Ensuite, deuxième reproche, en prenant ces mesures, le gouvernement ne fait en réalité que «transférer la crise» de ce secteur à d’autres: budget de l’Etat, CNSS, etc. qui, dans leur situation actuelle, «n’ont pas les moyens de supporter le fardeau qu’on veut leur faire porter».

Enfin, troisième et dernier reproche, les mesures en faveur du tourisme ont «ouvert la porte grande à d’autres secteurs, dont l’artisanat et l’agriculture, pour demander à bénéficier du même traitement».

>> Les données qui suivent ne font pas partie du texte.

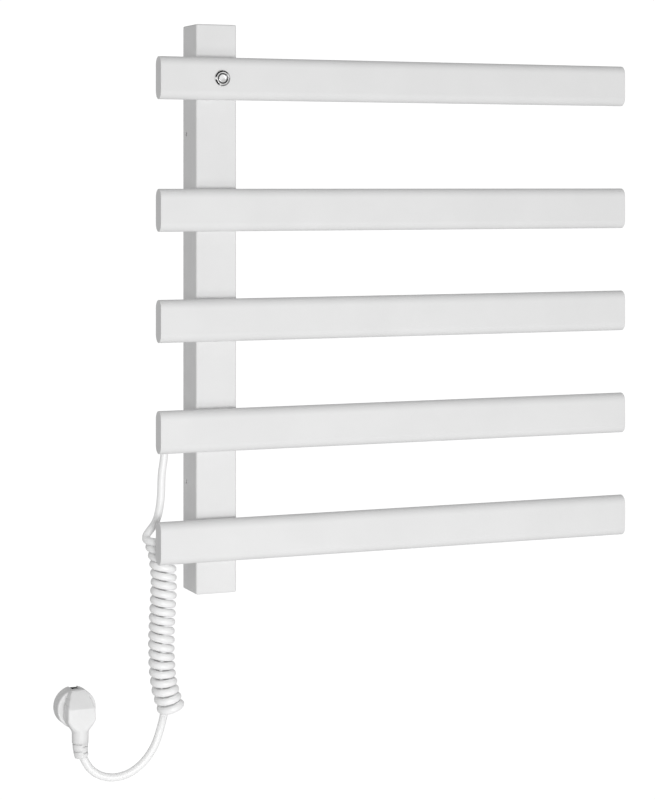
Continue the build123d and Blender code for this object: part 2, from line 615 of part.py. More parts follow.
def make_plug_insert():
    """The round half with its pins along +Y, and a sprung earth clip above and below."""
    insert = rod_y(PLUG_X, PLUG_Z, PLUG_INSERT_FRONT, PLUG_INSERT_BACK, PLUG_DIAMETER)
    insert = chamfer(insert.faces().sort_by(Axis.Y)[-1].edges(), 0.8)
    pins = []
    clips = []
    radius = PLUG_DIAMETER / 2
    groove_x = (PLUG_X - CLIP_GROOVE_WIDTH / 2, PLUG_X + CLIP_GROOVE_WIDTH / 2)
    clip_x = (PLUG_X - CLIP_WIDTH / 2, PLUG_X + CLIP_WIDTH / 2)
    for side in (-1, 1):
        floor = PLUG_Z + side * (radius - CLIP_GROOVE_DEPTH)
        groove_z = sorted((floor, PLUG_Z + side * (radius + 1)))
        insert -= block(groove_x, (PLUG_INSERT_FRONT + 3, PLUG_INSERT_BACK + 1), groove_z)
        clip_z = sorted((floor, floor + side * CLIP_THICKNESS))
        clip = block(clip_x, (PLUG_INSERT_FRONT + 4, PLUG_INSERT_BACK - 0.5), clip_z)
        clips.append(clip.solid())
        x = PLUG_X + side * PIN_SPACING / 2
        pin = rod_y(x, PLUG_Z, PLUG_INSERT_BACK, PLUG_INSERT_BACK + PIN_LENGTH, PIN_DIAMETER)
        pin = fillet(pin.faces().sort_by(Axis.Y)[-1].edges(), PIN_TIP)
        pins.append(pin.solid())
    keep("plug_insert", insert)
    keep("plug_pins", Compound(children=pins))
    keep("plug_earth_clips", Compound(children=clips))


def make_plug_cover():
    """A wedge with a neck, made as a front outline cut by a side profile."""
    half_outline = ((COVER_TOP_HALF, COVER_TOP), (COVER_HALF, COVER_RIDGE),
                    (COVER_HALF, COVER_WAIST), (NECK_HALF, NECK_TOP), (NECK_HALF, NECK_END))
    left_half = [(-x, z) for x, z in reversed(half_outline)]
    outline = make_face(Polyline(*half_outline, *left_half, close=True))
    corners = outline.vertices().filter_by(lambda v: v.Y > NECK_END)
    outline = fillet(corners, COVER_CORNER)
    profile = make_face(Polyline(
        (COVER_BACK, COVER_TOP), (COVER_TOP_FRONT, COVER_TOP), (COVER_FRONT, COVER_RIDGE),
        (COVER_FRONT, NECK_END), (NECK_BACK, NECK_END), (NECK_BACK, NECK_TOP),
        (COVER_BACK, COVER_WAIST - 4), close=True))
    corners = profile.vertices().filter_by(lambda v: v.X < NECK_BACK and v.Y > NECK_END)
    profile = fillet(corners, COVER_CORNER)
    reach = 60
    front_view = extrude(Plane.XZ * outline, reach, both=True)
    side_view = extrude(Plane.YZ * profile, reach, both=True)
    cover = front_view & side_view
    cover = fillet(cover.edges().filter_by(lambda e: e.center().Y < NECK_BACK - 1), COVER_ROUNDING)
    keep("plug_cover", Pos(PLUG_X, 0, PLUG_Z) * cover)


def make_plug_relief():
    """The plug's strain relief, which bends towards the cord."""
    top = Vector(PLUG_X, (COVER_FRONT + NECK_BACK) / 2, PLUG_Z + NECK_END)
    tip = Vector(*PLUG_RELIEF_TIP)
    tilt = math.radians(PLUG_RELIEF_TILT)
    middle = (top + tip) / 2 - Vector(0.4, 0, 0)
    middle_radius = (PLUG_RELIEF_TOP_RADIUS + PLUG_RELIEF_TIP_RADIUS) / 2
    keep("plug_strain_relief", loft([
        Plane(top, z_dir=(0, 0, -1)) * Circle(PLUG_RELIEF_TOP_RADIUS),
        Plane(middle, z_dir=(math.sin(tilt / 2), 0, -math.cos(tilt / 2))) * Circle(middle_radius),
        Plane(tip, z_dir=(math.sin(tilt), 0, -math.cos(tilt))) * Circle(PLUG_RELIEF_TIP_RADIUS),
    ]))


# ---- the whole rack ------------------------------------------------------------

make_column()
column_cap("column_cap_top", 1)
column_cap("column_cap_bottom", -1)
for rail_number, rail_height in enumerate(RAIL_HEIGHTS, start=1):
    make_rail(rail_number, rail_height)
    rail_cap(f"rail_cap_left_{rail_number}", rail_height, -1)
    rail_cap(f"rail_cap_right_{rail_number}", rail_height, 1)
    heating_cable(rail_number, rail_height)
make_grommets()
wall_bracket("wall_bracket_upper", BRACKET_HEIGHTS[0])
wall_bracket("wall_bracket_lower", BRACKET_HEIGHTS[1])
make_grub_screws()
make_board()
make_earth()
make_wiring(make_button())
make_outlet()
make_cord()
make_plug_insert()
make_plug_cover()
make_plug_relief()

os.makedirs("parts", exist_ok=True)
for part_name, part_shape in parts.items():
    export_step(part_shape, f"parts/{part_name}.step")
print(len(parts), "parts")
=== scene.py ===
import json
import math

import bmesh
import bpy
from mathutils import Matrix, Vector


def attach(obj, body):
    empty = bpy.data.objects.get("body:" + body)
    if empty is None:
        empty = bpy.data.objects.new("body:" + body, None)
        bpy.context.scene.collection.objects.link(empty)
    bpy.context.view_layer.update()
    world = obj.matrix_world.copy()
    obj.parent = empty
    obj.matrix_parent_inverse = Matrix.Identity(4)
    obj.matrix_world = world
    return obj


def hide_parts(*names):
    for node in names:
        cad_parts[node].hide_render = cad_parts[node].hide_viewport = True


# An electric towel warmer rack, in metres, around its CAD frame.
# X runs along the rails, +Y runs into the wall, +Z is up.
# Routes and the radii round them are in metres; the profiles of the button and the plug are in millimetres.

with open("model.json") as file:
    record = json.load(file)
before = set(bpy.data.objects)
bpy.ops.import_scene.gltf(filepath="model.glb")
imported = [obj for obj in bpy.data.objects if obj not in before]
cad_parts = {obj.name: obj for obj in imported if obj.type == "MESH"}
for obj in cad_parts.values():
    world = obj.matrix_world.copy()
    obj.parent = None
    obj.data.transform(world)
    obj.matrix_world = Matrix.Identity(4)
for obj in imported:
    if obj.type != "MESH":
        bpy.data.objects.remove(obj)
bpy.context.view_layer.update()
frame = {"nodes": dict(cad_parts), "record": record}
nodes = frame["nodes"]

MM_PER_METRE = 1000
AXIS_RADIUS = 0.02         # stands in for zero where a turned profile meets its axis, in millimetres

# ---- camera -----------------------------------------------------------------

CAMERA_PLACE = (-0.699, -2.037, 0.1167)
CAMERA_TURN = math.radians(-22.27)
CAMERA_LENS = 100.485      # millimetres
CAMERA_SENSOR = 36.0       # millimetres along the picture's long side
CAMERA_SHIFT = -0.269      # shares of the long side; the picture is taken level and its middle lies lower


def make_camera():
    data = bpy.data.cameras.new("camera")
    data.sensor_width = CAMERA_SENSOR
    data.lens = CAMERA_LENS
    data.shift_y = CAMERA_SHIFT
    data.clip_start = 0.05
    data.clip_end = 50.0
    camera = bpy.data.objects.new("camera", data)
    camera.location = CAMERA_PLACE
    camera.rotation_euler = (math.radians(90), 0.0, CAMERA_TURN)
    bpy.context.scene.collection.objects.link(camera)
    bpy.context.scene.camera = camera


# ---- the mains cord ---------------------------------------------------------

CORD_DIAMETER = 0.0074
COIL_DIAMETER = 0.0250
COIL_TURNS = 19.93
POINTS_PER_TURN = 16
COIL_FIRST_POINT = 3       # where the plain stretch takes over from the first turn
COIL_START_ANGLE = math.radians(160)
LEAN_TOP = math.radians(-2.2)
LEAN_ADDED = math.radians(30)
LEAN_FROM_TURN = 12.3
LEAN_OVER_TURNS = 7.0
LEAN_EASING = 1.15
LAST_TURN_OPENS = 0.08
UNEVENNESS = 0.012         # share by which the coil's radius wanders
UNEVENNESS_PER_TURN = 2.3  # radians of that wander in each turn

# Centreline from the strain relief's tip to the coil.
CORD_UPPER_ROUTE = (
    (-0.0446, -0.0350, -0.1260),
    (-0.0446, -0.0350, -0.1370),
    (-0.0480, -0.0350, -0.1560),
    (-0.0480, -0.0350, -0.1775),
    (-0.0518, -0.0345, -0.1985),
    (-0.0572, -0.0315, -0.2070),
    (-0.0620, -0.0310, -0.2130),
    (-0.0630, -0.0355, -0.2168),
)
# Axis of the coil.
COIL_ROUTE = (
    (-0.0533, -0.0350, -0.2160),
    (-0.0482, -0.0350, -0.2290),
    (-0.0450, -0.0350, -0.2520),
    (-0.0468, -0.0350, -0.2830),
    (-0.0482, -0.0350, -0.3120),
    (-0.0473, -0.0350, -0.3425),
    (-0.0433, -0.0350, -0.3628),
    (-0.0370, -0.0350, -0.3795),
)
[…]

Même s’il n’est pas opposé catégoriquement à l’idée d’aider le tourisme, le FTDES propose de procéder différemment. Ce forum, présidé par Abderrahmane Hedhili, a identifié six mesures à prendre pour que l’effort consenti par la communauté nationale produise l’effet escompté sur le tourisme:

– mener un étude sérieuse de la situation du secteur, en déterminant la responsabilité de chaque partie et de chaque intervenant dans le secteur et en arrêtant une stratégie à long terme basée sur des relations contractuelles et une définition des engagements;

–     évaluer de manière objective le rendement des dépenses, des avantages et des sacrifices consentis par la communauté nationale pour aider au développement de ce secteur;

–     réserver l’aide aux entreprises touristiques sérieuses se distinguant par leur bonne gouvernance et le souci de respecter leurs engagements pour se développer, au détriment de celles qui se contentent d’attendre les subventions et de consommer les avantages;

–     éviter les mesures financières à l’impact négatif sur d’autres institutions et entreprises publiques;

–     concentrer les efforts à court terme sur la formation des ressources humaines avec comme priorité l’amélioration de la qualité des services;

–     adopter un plan d’action visant à établir des relations de coopération et de solidarité entre les intervenants locaux afin de réduire la domination étrangère exercée sur le secteur.